Denen, die mit einer Sucht ringen, und ihren Angehörigen kann ich bezeugen, dass es Hoffnung gibt. Im Evangelium Jesu Christi gibt es immer Hoffnung.
Hoffnung durch den Erlöser
Ich bin Jesus Christus zutiefst dankbar, weil er mich buchstäblich von den Ketten der Sünde befreit hat. Eine Sucht kann man vergleichen mit Ketten, „womit die Menschenkinder gebunden sind, sodass sie gefangen hinweggeführt werden, hinab in den ewigen Abgrund des Elends und Wehs“ (2 Nephi 1:13). Als mir bewusst wurde, dass ich ein Problem hatte, wusste ich nicht, wohin ich mich wenden sollte. Ich war verzweifelt, weil ich mich nicht selbst aus meiner misslichen Lage befreien konnte. Aber der Herr konnte mich befreien. Als ich mich an ihn wandte, war er da, um zu helfen.

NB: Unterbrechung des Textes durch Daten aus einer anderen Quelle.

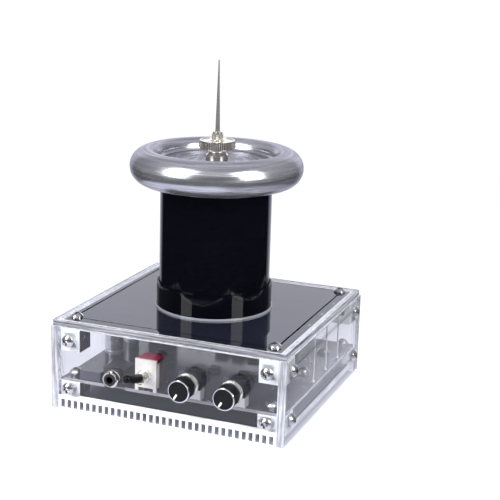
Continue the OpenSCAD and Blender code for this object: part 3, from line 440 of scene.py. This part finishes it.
def control_materials(steel, nickel, moulded):
    worn = {
        "switch_body": red_case(),
        "switch_frame": metal("switch_steel", (0.86, 0.83, 0.78), 0.3, body=0.6),
        "switch_bushing": metal("threaded_nickel", (0.95, 0.92, 0.85), 0.2, body=0.85, recess=0.9),
        "toggle_lever": nickel,
        "lever_cap": gloss("cap_rubber", (0.002, 0.002, 0.003), 0.12, level=0.14),
        "pot_bodies": moulded,
        "pot_frames": pot_steel(),
        "pot_bushings": nickel,
        "pot_nuts": metal("pot_nickel", (0.84, 0.83, 0.81), 0.22, body=0.85),
    }
    knob = gloss("knob_black", (0.005, 0.005, 0.006), 0.45, level=0.18)
    ring = metal("ring_silver", (0.86, 0.86, 0.87), 0.14)
    white = gloss("pointer_white", (0.90, 0.90, 0.88), 0.4)
    for side in ("left", "right"):
        worn[f"{side}_shaft"] = steel
        worn[f"{side}_knob"] = knob
        worn[f"{side}_knob_ring"] = ring
        worn[f"{side}_pointer"] = white
    return worn


def coil_materials(steel, nickel, copper, moulded):
    spun = spun_aluminium()
    needle_tone = (0.46, 0.45, 0.455)
    return {
        "base_hoop": gloss("hoop_clear", (0.24, 0.25, 0.28), 0.08),
        "base_plug": moulded,
        "base_screw": steel,
        "primary_band": copper,
        "coil_former": gloss("former_plastic", (0.75, 0.75, 0.72), 0.5),
        "secondary_winding": black_lacquer("lacquered_winding", 0.8),
        "coil_sleeve": black_lacquer("sleeve_black", 0.15),
        "top_cap": moulded,
        "toroid_upper": spun,
        "toroid_lower": spun,
        "centre_stud": nickel,
        "boss": nickel,
        "thumb_nut": knurled_nickel(),
        "needle_collet": metal("collet_nickel", (0.84, 0.80, 0.72), 0.22, body=0.8, recess=0.6),
        "discharge_needle": metal(
            "needle_steel", needle_tone, 0.2, grain=(0.2, 0.2, 0.02), depth=0.0, body=0.75
        ),
    }


def dress_nodes():
    steel = metal("screw_steel", (0.72, 0.71, 0.72), 0.2, grain_scale=6.0, body=0.96, recess=0.9)
    nickel = metal("nickel", (0.80, 0.76, 0.69), 0.17, grain_scale=5.0, recess=0.8)
    moulded = gloss("moulded_black", (0.018, 0.018, 0.024), 0.42)
    copper = metal("copper_wire", (0.80, 0.36, 0.18), 0.22)
    worn = {
        **case_materials(steel, nickel),
        **board_materials(steel, copper, moulded),
        **control_materials(steel, nickel, moulded),
        **coil_materials(steel, nickel, copper, moulded),
    }
    for name, mat in worn.items():
        data = nodes[name].data
        data.materials.clear()
        data.materials.append(mat)
    missing = set(nodes) - set(worn)
    if missing:
        raise ValueError(f"no material for {sorted(missing)}")


def soften_edges():
    """Narrow polished chamfers on the sheets and blocks, which catch the light."""
    widths = {
        "lid_plate": 0.35,
        "left_panel": 0.2,
        "right_panel": 0.2,
        "upper_blocks": 0.25,
        "lower_blocks": 0.25,
    }
    for name, width in widths.items():
        weld = nodes[name].modifiers.new("weld", "WELD")
        weld.merge_threshold = 0.001 * MM
        bevel = nodes[name].modifiers.new("bevel", "BEVEL")
        bevel.width = width * MM
        bevel.segments = 2
        bevel.limit_method = "ANGLE"
        bevel.angle_limit = math.radians(50)


# ---------- studio ----------


def area_light(name, azimuth, elevation, distance, width, height, power, mirrored=True):
    a, e = math.radians(azimuth), math.radians(elevation)
    target = Vector((0, MID_Y, 0.07))
    out = Vector((math.sin(a) * math.cos(e), -math.cos(a) * math.cos(e), math.sin(e)))
    data = bpy.data.lights.new(name, "AREA")
    data.shape = "RECTANGLE"
    data.size, data.size_y = width, height
    data.energy = power
    lamp = bpy.data.objects.new(name, data)
    lamp.location = target + out * distance
    lamp.rotation_mode = "QUATERNION"
    lamp.rotation_quaternion = out.to_track_quat("Z", "Y")
    lamp.visible_glossy = mirrored
    bpy.context.scene.collection.objects.link(lamp)


def view_direction():
    """Level direction in which the camera looks."""
    view = math.radians(CAMERA_AZIMUTH)
    return -math.sin(view), math.cos(view)


def outside_case(t, x, y):
    """0 under the case and 1 beside it."""
    across = t.math("SUBTRACT", t.math("ABSOLUTE", x), LID_HI.x / MM)
    along = t.math("ABSOLUTE", t.math("SUBTRACT", y, MID_Y / MM))
    along = t.math("SUBTRACT", along, (LID_HI.y - LID_LO.y) / 2 / MM)
    return t.between(t.math("MAXIMUM", across, along), -5.0, 0.5, 0.0, 1.0)


def floor_paper(t, place, x, outside):
    """White paper, with a painted shadow under the case that is darkest at the right."""
    white = t.tint(t.noise(place, 0.05, 2.0), (0.80, 0.80, 0.82), (0.84, 0.84, 0.86))
    # Painted shadow under the case.
    shade = t.tint(t.between(x, -60.0, 10.0, 0.0, 1.0), (0.46, 0.48, 0.53), (0.20, 0.21, 0.25))
    return t.node("BsdfDiffuse", {"Color": t.tint(outside, shade, white)}).outputs[0]


def floor_in_mirrors(t, x, y, r):
    """Bright close to the object and behind it, dimmer at its right, and dark elsewhere."""
    bright = t.node("Emission", {"Color": (0.93, 0.95, 1.12, 1), "Strength": 1.0}).outputs[0]
    dark = t.node("Emission", {"Color": (0.010, 0.010, 0.014, 1), "Strength": 1.0}).outputs[0]
    close = t.between(r, MIRRORED_FLOOR + MIRRORED_FLOOR_BLEND, MIRRORED_FLOOR, 0.0, 1.0)
    close = t.math("MULTIPLY", close, t.between(x, DIM_SIDE_START, DIM_SIDE_END, 1.0, 0.4))
    view_x, view_y = view_direction()
    away = t.math("ADD", t.math("MULTIPLY", y, view_y), t.math("MULTIPLY", x, view_x))
    away = t.math("DIVIDE", away, t.math("ADD", r, 1.0))
    behind = t.between(away, 0.70, 0.88, 0.0, 1.0)
    return t.mixed(t.math("MAXIMUM", close, behind), dark, bright)


def make_floor():
    """White table for the camera, with a painted shadow under the case, and its own look in mirrors.
    """
    reach = 6.0
    corners = [(-reach, -reach, 0), (reach, -reach, 0), (reach, reach, 0), (-reach, reach, 0)]
    mesh = bpy.data.meshes.new("floor")
    mesh.from_pydata(corners, [], [(0, 1, 2, 3)])
    floor = bpy.data.objects.new("floor", mesh)
    bpy.context.scene.collection.objects.link(floor)
    t = Tree("floor_white")
    path = t.node("LightPath").outputs
    place = t.place()
    x, y, _ = t.parts(place)
    r, _, _ = radius_and_turn(t, place)
    outside = outside_case(t, x, y)
    paper = floor_paper(t, place, x, outside)
    lit = t.node("Emission", {"Color": (1, 1, 1, 1), "Strength": 1.02}).outputs[0]
    mirror = t.mixed(outside, paper, floor_in_mirrors(t, x, y, r))
    seen = t.math("MAXIMUM", path["Is Camera Ray"], path["Is Transmission Ray"])
    share = t.math("MULTIPLY", t.between(r, LIT_FLOOR_START, LIT_FLOOR_END, 0.82, 1.0), outside)
    first = t.mixed(t.math("MULTIPLY", seen, share), paper, lit)
    mesh.materials.append(t.finish(t.mixed(path["Is Glossy Ray"], first, mirror)))


def make_world():
    """White for the camera, even light for matt faces; in mirrors bright behind and grey above."""
    world = bpy.data.worlds.new("studio")
    bpy.context.scene.world = world
    t = Tree(world, "OutputWorld")
    path = t.node("LightPath").outputs
    direction = t.node("TexCoord").outputs["Generated"]
    view = {0: direction, 1: (*view_direction(), 0)}
    along = t.node("VectorMath", view, operation="DOT_PRODUCT").outputs["Value"]
    sides = t.between(along, -0.35, 0.25, 0.015, 0.20)
    behind = t.between(along, 0.72, 0.88, 0.0, 1.15)
    ceiling = t.between(t.parts(direction)[2], 0.35, 0.75, 0.0, 1.0)
    glow = {"Factor": ceiling, "A": t.math("ADD", sides, behind), "B": 0.36}
    strength = t.node("Mix", glow).outputs["Result"]
    backdrop = t.node("Background", {"Color": (1, 1, 1, 1), "Strength": 1.0}).outputs[0]
    ambient = t.node("Background", {"Color": (0.94, 0.96, 1.0, 1), "Strength": 0.6}).outputs[0]
    mirror = {"Color": (0.93, 0.94, 1.06, 1), "Strength": strength}
    mirrored = t.node("Background", mirror).outputs[0]
    seen = t.math("MAXIMUM", path["Is Camera Ray"], path["Is Transmission Ray"])
    first = t.mixed(seen, ambient, backdrop)
    t.finish(t.mixed(path["Is Glossy Ray"], first, mirrored))


def make_studio():
    area_light("left_softbox", -33, 34, 0.9, 0.38, 0.75, 8.0)
    area_light("right_softbox", 70, 32, 0.9, 0.38, 0.70, 8.0)
    area_light("top_softbox", 10, 80, 1.0, 0.7, 0.7, 8.0, mirrored=False)
    make_floor()
    make_world()
    bpy.context.scene.view_settings.view_transform = "Standard"


make_camera()
make_studio()
dress_nodes()
soften_edges()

Ich empfinde wie Ammon: „Ja, ich weiß, dass ich nichts bin; was meine Kraft betrifft, so bin ich schwach; darum will ich nicht mit mir selbst prahlen, sondern ich will mit meinem Gott prahlen, denn in seiner Kraft kann ich alles tun.“ (Alma 26:12.) Ich weiß, dass Gott uns tatsächlich helfen kann, alles zu tun, wozu auch gehört, die Ketten einer Sucht abzuschütteln.